Today the estate has more than 200 hectares under vine and crushes approximately 1,700 tonnes of fruit.

Vines

Vintage typically commences in late February (summer’s end) and begins with handpicking the Chardonnay grapes, followed by Sauvignon Blanc and Semillon. The reds are next, starting with handpicking the Zinfandel to ensure correct ripeness and by mid-April the Shiraz, Merlot, Cabernet and other varieties are harvested.

The Environment

The winery takes its environmental responsibility seriously and has a sustainable viticulture philosophy.
The philosophy is put into action a number of ways including: moving from chemical to natural fertilisers, covering crops to produce nitrogen and organic matter, using free-range guinea fowl to manage weevils, no insecticides, winery waste composted and reused, treatment and recycling of wastewater on site, and the use of sheep to graze on weeds etc during winter to minimise mowing and the use of herbicides.

Meet the Viticulturist
Jim White, CM’s viticulturist only joined the winery last year. Previous to this he was Vineyard Manager for Domaine Chandon and Green Point.

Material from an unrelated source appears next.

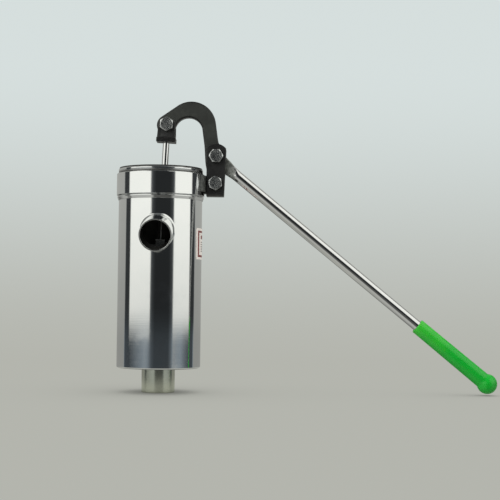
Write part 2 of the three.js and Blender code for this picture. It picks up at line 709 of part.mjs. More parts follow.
function flap() {
  const bottom = FLAP_TOP - FLAP_T;
  const tab = block(HINGE_X, -10, -FLAP_HALF_W, FLAP_HALF_W, bottom, FLAP_TOP);
  return disc(FLAP_R, bottom, FLAP_TOP, MID)
    .add(tab)
    .add(barY({ x: HINGE_X, z: HINGE_Z }, 3.2, -FLAP_HALF_W, FLAP_HALF_W))
    .subtract(barY({ x: HINGE_X, z: HINGE_Z }, HINGE_PIN_R + SNUG, -THROUGH, THROUGH))
    .subtract(disc(FLAP_SCREW_R + GAP, bottom - 1, FLAP_TOP + 1, FINE));
}

function hingePin() {
  const half = FLAP_HALF_W + 5.1;
  return barY({ x: HINGE_X, z: HINGE_Z }, HINGE_PIN_R, -half, half);
}

function flapScrew() {
  const seat = FLAP_TOP + 2 * GAP + WEIGHT_H;
  return disc(FLAP_SCREW_R, FLOOR_TOP + 1, seat + 1, FINE).add(disc(4, seat, seat + 2.5, FINE));
}

function flapNut() {
  const body = hexagon(4.6, FLOOR_TOP + 1.2, FLAP_TOP - FLAP_T - GAP);
  return body.subtract(disc(FLAP_SCREW_R + SNUG, FLOOR_TOP, FLAP_TOP, FINE));
}

const seatRing = ring(12.5, SEAT_R, FLOOR_TOP + GAP, SEAT_TOP, MID);
const weightBottom = FLAP_TOP + GAP;
const weight = ring(FLAP_SCREW_R + GAP, 12, weightBottom, weightBottom + WEIGHT_H, 24);
add('foot_valve_seat', seatRing, brassy);
add('flap_bracket', hingeBracket(), brassy);
add('flap_hinge_pin', hingePin(), zinc);
add('flap_valve', flap(), blackRubber);
add('flap_weight', weight, castIron);
add('flap_screw', flapScrew(), zinc);
add('flap_nut', flapNut(), zinc);

export default pump;
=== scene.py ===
import json
import math

import bmesh
import bpy
import numpy as np
from mathutils import Matrix, Vector


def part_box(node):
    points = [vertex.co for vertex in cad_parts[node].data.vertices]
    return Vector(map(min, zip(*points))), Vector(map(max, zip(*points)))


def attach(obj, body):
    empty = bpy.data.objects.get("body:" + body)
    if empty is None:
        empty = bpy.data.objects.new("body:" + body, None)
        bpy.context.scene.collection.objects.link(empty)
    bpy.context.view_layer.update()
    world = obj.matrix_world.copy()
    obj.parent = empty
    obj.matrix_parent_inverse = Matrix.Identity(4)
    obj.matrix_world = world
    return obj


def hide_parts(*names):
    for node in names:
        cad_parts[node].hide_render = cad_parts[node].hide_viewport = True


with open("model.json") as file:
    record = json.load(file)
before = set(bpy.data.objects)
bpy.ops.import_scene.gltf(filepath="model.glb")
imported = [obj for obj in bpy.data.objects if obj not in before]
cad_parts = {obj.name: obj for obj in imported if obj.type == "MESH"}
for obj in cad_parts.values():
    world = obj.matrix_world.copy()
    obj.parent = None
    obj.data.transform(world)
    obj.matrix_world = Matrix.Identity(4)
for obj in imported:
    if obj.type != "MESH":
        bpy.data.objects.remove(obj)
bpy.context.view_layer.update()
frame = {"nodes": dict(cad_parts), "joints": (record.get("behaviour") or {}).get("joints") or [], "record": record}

# Hand well pump. Blender objects are in metres, in the CAD frame: +Z up, the handle towards +X, the
# spout towards -Y. Shapes are worked out in millimetres, and piece() scales them.

MM = 0.001
WIDE = 192      # sides of a large round
MEDIUM = 96     # sides of a middle-sized round
SMALL = 48      # sides of a small round
CUT_HALF = 20   # half the length of the bars that cut holes


def low(node):
    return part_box(node)[0] / MM


def high(node):
    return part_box(node)[1] / MM


def span(node):
    return low(node), high(node)


def joint_place(name):
    return Vector(next(j["pos_m"] for j in frame["joints"] if j["name"] == name)) / MM


# ---------------- places and sizes

FULCRUM = joint_place("handle")
CLEVIS_PIN = joint_place("rod_pivot")
HINGE = joint_place("flap_swing")

RECORD = frame["record"]
BODY_OF = {node: body for body, nodes in RECORD["behaviour"]["bodies"].items() for node in nodes}

BARREL_R = high("barrel").x
BARREL_WALL = 1.5
BARREL_BOTTOM = low("barrel").z
BARREL_TOP = high("barrel").z
CLEARANCE = 0.3

MOUTH = next(m for m in RECORD["mounts"] if m["name"] == "spout_mouth")
SPOUT_AXIS = Vector(MOUTH["axis"])
SPOUT_END = Vector((0, *MOUTH["pos_m"][1:])) / MM
SPOUT_R = high("spout").x
SPOUT_WALL = 1.7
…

He has been passionate about wine since an early age and has known that the wine world was his career destiny since he was in his late teens.

Jim White

What are your favourite CM wines?

I have several. During summer I like to drink our Sauvignon Blanc Semillon, it pairs well with seafood and is also refreshing to drink on its own in the evening.

The Cabernet Sauvignon, which I first tasted in 1991…it will always have a special place in my heart.

And, the Shiraz, which is growing on me. It is very much a now wine, exhibiting complexity and spiciness. It is a very versatile wine of great character that goes well with food. 


Cape Mentelle CS

What percentage of the wine produced is exported?

Approximately 75 per cent of wine we make is for the domestic market. Europe and the US account for around 15 per cent.

Asia, which includes Hong Kong, China and Korea, accounts for the remaining 10 per cent.

Which is the most popular wine domestically?
The Sauvignon Blanc Semillon. In 2007 we produced 90,000 cases and in 2008 we plan to make 120,000, increasing to 250,000 cases by 2012.

What is the key challenge when expanding production levels?
Making sure that there is no compromising the quality of the wine. 

Winery & Gardens

Can you recommend some CM wine and Chinese cuisine pairings? 

For Cantonese, including dim sum, I would recommend either the Chardonnay or the Shiraz.

The Cabernet Merlot pairs well with rich Shanghainese dishes. It has a higher acidity level than the Shiraz and is therefore able to cut through the grease.

Beijing influenced cuisine, especially the dumplings, is ideal with the Chardonnay because of the nuttiness.

And, the Shiraz is perfect for spicy food from areas such as Hunan.

What is your tip for new wine drinkers?
If you unsure about whether to decant the wine, but want to make sure you are going to get the full flavours and complexities to come forward easily, shake the bottle, to get some air in. This only works with red wine.